--- START ---
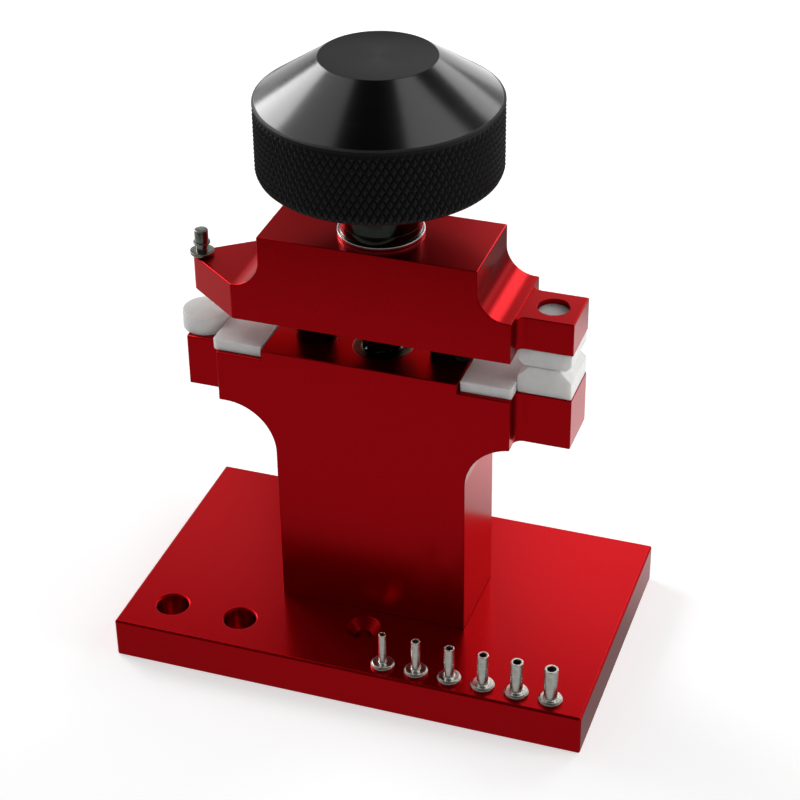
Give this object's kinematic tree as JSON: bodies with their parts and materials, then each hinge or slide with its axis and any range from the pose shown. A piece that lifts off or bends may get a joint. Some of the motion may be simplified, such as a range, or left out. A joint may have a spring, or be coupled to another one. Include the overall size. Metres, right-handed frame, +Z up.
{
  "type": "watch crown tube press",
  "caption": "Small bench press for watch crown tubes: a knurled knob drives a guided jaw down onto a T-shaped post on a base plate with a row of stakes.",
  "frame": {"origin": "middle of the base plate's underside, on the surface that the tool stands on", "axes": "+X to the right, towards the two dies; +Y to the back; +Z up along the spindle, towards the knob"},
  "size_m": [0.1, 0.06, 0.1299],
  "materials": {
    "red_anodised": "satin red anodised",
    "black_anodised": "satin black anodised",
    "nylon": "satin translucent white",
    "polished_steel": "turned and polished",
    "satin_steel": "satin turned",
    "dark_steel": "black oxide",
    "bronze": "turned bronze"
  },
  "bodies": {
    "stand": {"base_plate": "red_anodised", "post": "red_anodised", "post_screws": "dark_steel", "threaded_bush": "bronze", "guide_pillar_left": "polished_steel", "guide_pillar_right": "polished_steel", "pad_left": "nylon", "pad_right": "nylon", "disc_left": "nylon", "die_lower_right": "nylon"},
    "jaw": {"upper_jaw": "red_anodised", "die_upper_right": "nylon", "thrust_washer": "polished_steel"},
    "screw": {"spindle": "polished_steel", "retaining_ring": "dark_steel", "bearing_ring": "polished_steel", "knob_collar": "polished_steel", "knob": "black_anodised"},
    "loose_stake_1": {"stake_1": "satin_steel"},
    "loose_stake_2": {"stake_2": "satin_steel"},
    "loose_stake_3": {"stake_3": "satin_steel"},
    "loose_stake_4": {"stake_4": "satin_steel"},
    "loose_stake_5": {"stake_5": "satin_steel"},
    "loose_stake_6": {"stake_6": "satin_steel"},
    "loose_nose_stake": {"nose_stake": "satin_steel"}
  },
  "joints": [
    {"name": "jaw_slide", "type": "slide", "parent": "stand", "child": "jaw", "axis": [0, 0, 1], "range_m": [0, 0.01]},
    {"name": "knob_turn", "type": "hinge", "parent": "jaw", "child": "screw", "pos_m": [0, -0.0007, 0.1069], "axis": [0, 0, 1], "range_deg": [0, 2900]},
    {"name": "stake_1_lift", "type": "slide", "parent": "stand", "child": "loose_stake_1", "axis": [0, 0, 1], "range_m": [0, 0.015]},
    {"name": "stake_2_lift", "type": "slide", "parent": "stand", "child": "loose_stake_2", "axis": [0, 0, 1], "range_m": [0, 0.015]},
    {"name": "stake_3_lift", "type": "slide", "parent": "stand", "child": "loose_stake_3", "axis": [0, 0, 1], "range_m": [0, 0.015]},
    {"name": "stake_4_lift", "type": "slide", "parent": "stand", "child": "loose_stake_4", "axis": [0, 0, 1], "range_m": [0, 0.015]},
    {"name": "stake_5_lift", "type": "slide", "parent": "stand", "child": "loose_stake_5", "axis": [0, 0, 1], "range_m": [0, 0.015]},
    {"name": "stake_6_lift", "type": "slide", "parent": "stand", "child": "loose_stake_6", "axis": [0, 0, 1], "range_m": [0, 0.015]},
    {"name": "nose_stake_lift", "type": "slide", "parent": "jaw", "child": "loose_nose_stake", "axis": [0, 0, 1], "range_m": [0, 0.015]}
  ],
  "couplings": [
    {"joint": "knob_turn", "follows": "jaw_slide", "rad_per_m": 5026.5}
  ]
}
--- END ---
• Exercise directions: Reproduce the listing in full. Keep it exactly as written.

• Problem solution:
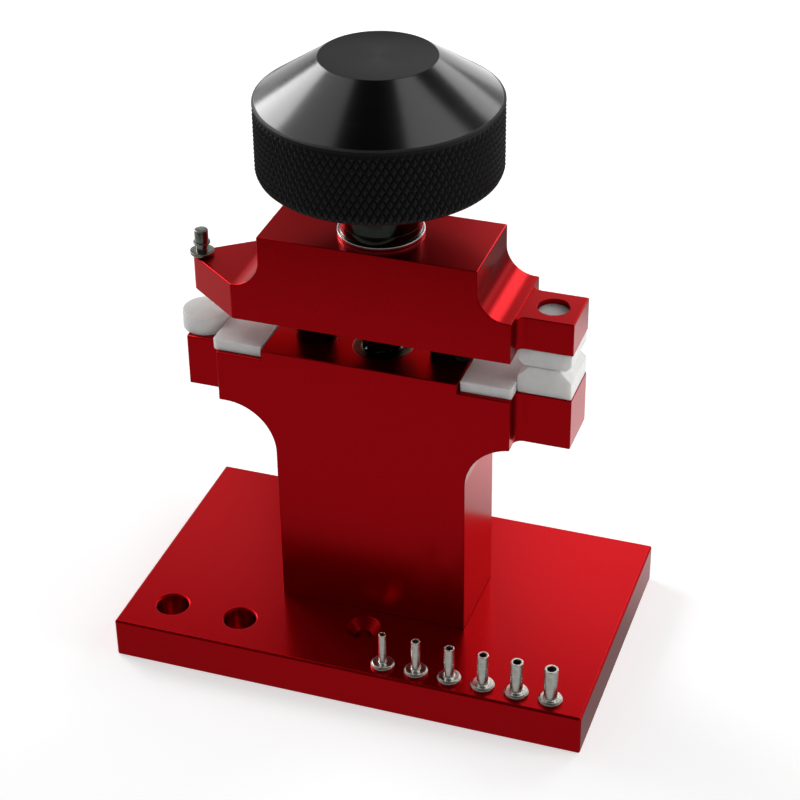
Give this object's kinematic tree as JSON: bodies with their parts and materials, then each hinge or slide with its axis and any range from the pose shown. A piece that lifts off or bends may get a joint. Some of the motion may be simplified, such as a range, or left out. A joint may have a spring, or be coupled to another one. Include the overall size. Metres, right-handed frame, +Z up.
{
  "type": "watch crown tube press",
  "caption": "Small bench press for watch crown tubes: a knurled knob drives a guided jaw down onto a T-shaped post on a base plate with a row of stakes.",
  "frame": {"origin": "middle of the base plate's underside, on the surface that the tool stands on", "axes": "+X to the right, towards the two dies; +Y to the back; +Z up along the spindle, towards the knob"},
  "size_m": [0.1, 0.06, 0.1299],
  "materials": {
    "red_anodised": "satin red anodised",
    "black_anodised": "satin black anodised",
    "nylon": "satin translucent white",
    "polished_steel": "turned and polished",
    "satin_steel": "satin turned",
    "dark_steel": "black oxide",
    "bronze": "turned bronze"
  },
  "bodies": {
    "stand": {"base_plate": "red_anodised", "post": "red_anodised", "post_screws": "dark_steel", "threaded_bush": "bronze", "guide_pillar_left": "polished_steel", "guide_pillar_right": "polished_steel", "pad_left": "nylon", "pad_right": "nylon", "disc_left": "nylon", "die_lower_right": "nylon"},
    "jaw": {"upper_jaw": "red_anodised", "die_upper_right": "nylon", "thrust_washer": "polished_steel"},
    "screw": {"spindle": "polished_steel", "retaining_ring": "dark_steel", "bearing_ring": "polished_steel", "knob_collar": "polished_steel", "knob": "black_anodised"},
    "loose_stake_1": {"stake_1": "satin_steel"},
    "loose_stake_2": {"stake_2": "satin_steel"},
    "loose_stake_3": {"stake_3": "satin_steel"},
    "loose_stake_4": {"stake_4": "satin_steel"},
    "loose_stake_5": {"stake_5": "satin_steel"},
    "loose_stake_6": {"stake_6": "satin_steel"},
    "loose_nose_stake": {"nose_stake": "satin_steel"}
  },
  "joints": [
    {"name": "jaw_slide", "type": "slide", "parent": "stand", "child": "jaw", "axis": [0, 0, 1], "range_m": [0, 0.01]},
    {"name": "knob_turn", "type": "hinge", "parent": "jaw", "child": "screw", "pos_m": [0, -0.0007, 0.1069], "axis": [0, 0, 1], "range_deg": [0, 2900]},
    {"name": "stake_1_lift", "type": "slide", "parent": "stand", "child": "loose_stake_1", "axis": [0, 0, 1], "range_m": [0, 0.015]},
    {"name": "stake_2_lift", "type": "slide", "parent": "stand", "child": "loose_stake_2", "axis": [0, 0, 1], "range_m": [0, 0.015]},
    {"name": "stake_3_lift", "type": "slide", "parent": "stand", "child": "loose_stake_3", "axis": [0, 0, 1], "range_m": [0, 0.015]},
    {"name": "stake_4_lift", "type": "slide", "parent": "stand", "child": "loose_stake_4", "axis": [0, 0, 1], "range_m": [0, 0.015]},
    {"name": "stake_5_lift", "type": "slide", "parent": "stand", "child": "loose_stake_5", "axis": [0, 0, 1], "range_m": [0, 0.015]},
    {"name": "stake_6_lift", "type": "slide", "parent": "stand", "child": "loose_stake_6", "axis": [0, 0, 1], "range_m": [0, 0.015]},
    {"name": "nose_stake_lift", "type": "slide", "parent": "jaw", "child": "loose_nose_stake", "axis": [0, 0, 1], "range_m": [0, 0.015]}
  ],
  "couplings": [
    {"joint": "knob_turn", "follows": "jaw_slide", "rad_per_m": 5026.5}
  ]
}